* _What the task asks_
Please repeat the records below exactly, from the first line through the line containing "Principled material whose", and nothing more.

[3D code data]
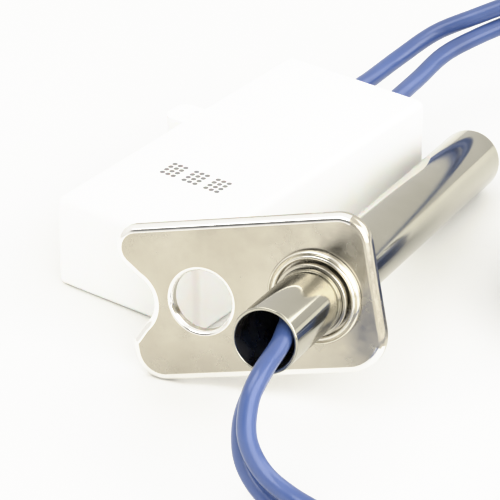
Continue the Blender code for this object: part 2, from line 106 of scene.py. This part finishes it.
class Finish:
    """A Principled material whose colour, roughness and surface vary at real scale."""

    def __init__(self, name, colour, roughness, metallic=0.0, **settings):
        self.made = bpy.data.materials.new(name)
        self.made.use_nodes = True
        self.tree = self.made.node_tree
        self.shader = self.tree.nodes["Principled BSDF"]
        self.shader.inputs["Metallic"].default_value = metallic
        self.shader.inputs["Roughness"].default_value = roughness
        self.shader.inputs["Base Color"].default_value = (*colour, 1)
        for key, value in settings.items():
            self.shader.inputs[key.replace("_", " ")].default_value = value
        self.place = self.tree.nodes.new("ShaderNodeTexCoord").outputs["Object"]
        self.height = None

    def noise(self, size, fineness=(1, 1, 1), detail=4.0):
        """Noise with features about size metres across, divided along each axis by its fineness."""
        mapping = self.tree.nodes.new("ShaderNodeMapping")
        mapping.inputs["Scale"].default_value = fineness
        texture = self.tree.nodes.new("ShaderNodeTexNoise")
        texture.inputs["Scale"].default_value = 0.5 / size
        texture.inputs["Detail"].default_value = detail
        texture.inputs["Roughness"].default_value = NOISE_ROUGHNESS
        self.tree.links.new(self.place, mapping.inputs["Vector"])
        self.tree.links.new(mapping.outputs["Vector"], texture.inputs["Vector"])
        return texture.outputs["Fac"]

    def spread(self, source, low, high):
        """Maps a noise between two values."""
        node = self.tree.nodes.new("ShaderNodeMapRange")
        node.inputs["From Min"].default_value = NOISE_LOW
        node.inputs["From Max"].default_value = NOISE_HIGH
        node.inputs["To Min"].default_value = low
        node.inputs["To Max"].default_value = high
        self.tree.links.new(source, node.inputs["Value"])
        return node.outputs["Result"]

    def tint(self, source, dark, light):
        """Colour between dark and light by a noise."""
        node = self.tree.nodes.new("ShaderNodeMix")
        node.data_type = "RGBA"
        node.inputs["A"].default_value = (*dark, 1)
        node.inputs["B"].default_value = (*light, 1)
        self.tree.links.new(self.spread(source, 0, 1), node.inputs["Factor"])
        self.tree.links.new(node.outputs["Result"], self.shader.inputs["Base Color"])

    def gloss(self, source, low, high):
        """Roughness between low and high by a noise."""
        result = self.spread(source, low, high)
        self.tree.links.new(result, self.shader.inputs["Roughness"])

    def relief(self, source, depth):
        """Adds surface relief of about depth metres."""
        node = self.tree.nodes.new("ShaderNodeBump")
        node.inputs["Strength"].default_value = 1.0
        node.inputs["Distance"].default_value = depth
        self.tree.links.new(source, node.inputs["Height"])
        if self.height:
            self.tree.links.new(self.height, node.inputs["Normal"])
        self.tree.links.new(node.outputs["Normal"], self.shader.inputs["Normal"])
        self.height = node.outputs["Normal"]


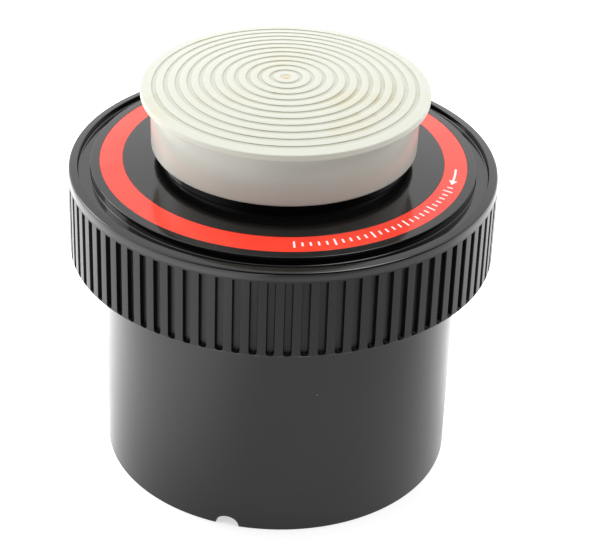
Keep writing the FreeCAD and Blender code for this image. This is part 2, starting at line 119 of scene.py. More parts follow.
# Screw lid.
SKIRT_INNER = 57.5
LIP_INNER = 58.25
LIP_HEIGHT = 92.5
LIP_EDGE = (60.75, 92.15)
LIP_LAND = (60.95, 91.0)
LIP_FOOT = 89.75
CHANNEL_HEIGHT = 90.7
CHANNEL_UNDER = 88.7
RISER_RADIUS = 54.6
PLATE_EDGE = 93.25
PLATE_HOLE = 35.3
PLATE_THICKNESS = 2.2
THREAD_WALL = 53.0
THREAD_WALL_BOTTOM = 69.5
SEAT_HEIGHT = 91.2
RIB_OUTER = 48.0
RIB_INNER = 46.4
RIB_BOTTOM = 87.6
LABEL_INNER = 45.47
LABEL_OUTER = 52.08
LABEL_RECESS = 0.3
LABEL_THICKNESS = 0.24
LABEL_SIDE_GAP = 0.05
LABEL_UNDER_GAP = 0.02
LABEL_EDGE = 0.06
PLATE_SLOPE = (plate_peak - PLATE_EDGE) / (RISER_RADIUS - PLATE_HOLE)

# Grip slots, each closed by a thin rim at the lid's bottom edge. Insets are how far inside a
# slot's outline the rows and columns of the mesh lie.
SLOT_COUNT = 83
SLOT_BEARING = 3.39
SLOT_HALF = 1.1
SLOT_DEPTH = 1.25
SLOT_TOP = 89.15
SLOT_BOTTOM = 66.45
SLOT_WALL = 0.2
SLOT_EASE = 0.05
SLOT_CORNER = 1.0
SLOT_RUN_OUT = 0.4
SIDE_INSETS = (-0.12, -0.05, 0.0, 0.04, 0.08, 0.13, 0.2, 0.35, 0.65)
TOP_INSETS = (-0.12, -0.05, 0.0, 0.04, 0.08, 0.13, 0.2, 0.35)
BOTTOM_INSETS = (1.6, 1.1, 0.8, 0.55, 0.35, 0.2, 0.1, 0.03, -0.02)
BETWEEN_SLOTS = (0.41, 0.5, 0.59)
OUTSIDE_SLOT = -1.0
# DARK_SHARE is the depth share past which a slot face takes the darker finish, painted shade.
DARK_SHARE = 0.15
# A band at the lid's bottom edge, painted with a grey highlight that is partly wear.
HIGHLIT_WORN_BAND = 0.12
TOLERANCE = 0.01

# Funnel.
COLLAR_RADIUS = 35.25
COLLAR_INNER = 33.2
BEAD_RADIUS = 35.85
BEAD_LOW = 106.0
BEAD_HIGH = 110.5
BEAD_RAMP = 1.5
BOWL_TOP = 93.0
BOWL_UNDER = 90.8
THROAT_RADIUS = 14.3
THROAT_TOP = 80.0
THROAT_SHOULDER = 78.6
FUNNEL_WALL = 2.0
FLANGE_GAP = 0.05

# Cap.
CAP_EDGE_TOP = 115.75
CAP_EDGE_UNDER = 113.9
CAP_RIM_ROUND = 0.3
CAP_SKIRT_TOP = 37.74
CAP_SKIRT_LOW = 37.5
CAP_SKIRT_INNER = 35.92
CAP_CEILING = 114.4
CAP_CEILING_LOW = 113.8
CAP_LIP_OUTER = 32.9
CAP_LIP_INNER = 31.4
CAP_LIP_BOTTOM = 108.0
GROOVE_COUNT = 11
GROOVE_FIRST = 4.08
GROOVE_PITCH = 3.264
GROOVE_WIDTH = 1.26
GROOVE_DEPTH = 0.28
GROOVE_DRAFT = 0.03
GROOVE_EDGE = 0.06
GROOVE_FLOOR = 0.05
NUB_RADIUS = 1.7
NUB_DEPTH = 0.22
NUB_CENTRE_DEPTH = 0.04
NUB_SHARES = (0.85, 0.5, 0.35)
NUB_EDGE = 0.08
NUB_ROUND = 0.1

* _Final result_
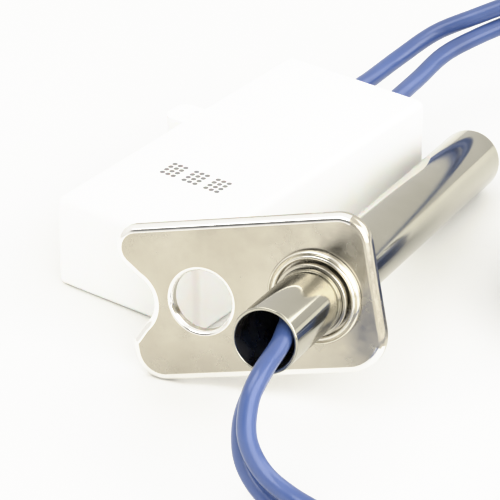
Continue the Blender code for this object: part 2, from line 106 of scene.py. This part finishes it.
class Finish:
    """A Principled material whose colour, roughness and surface vary at real scale."""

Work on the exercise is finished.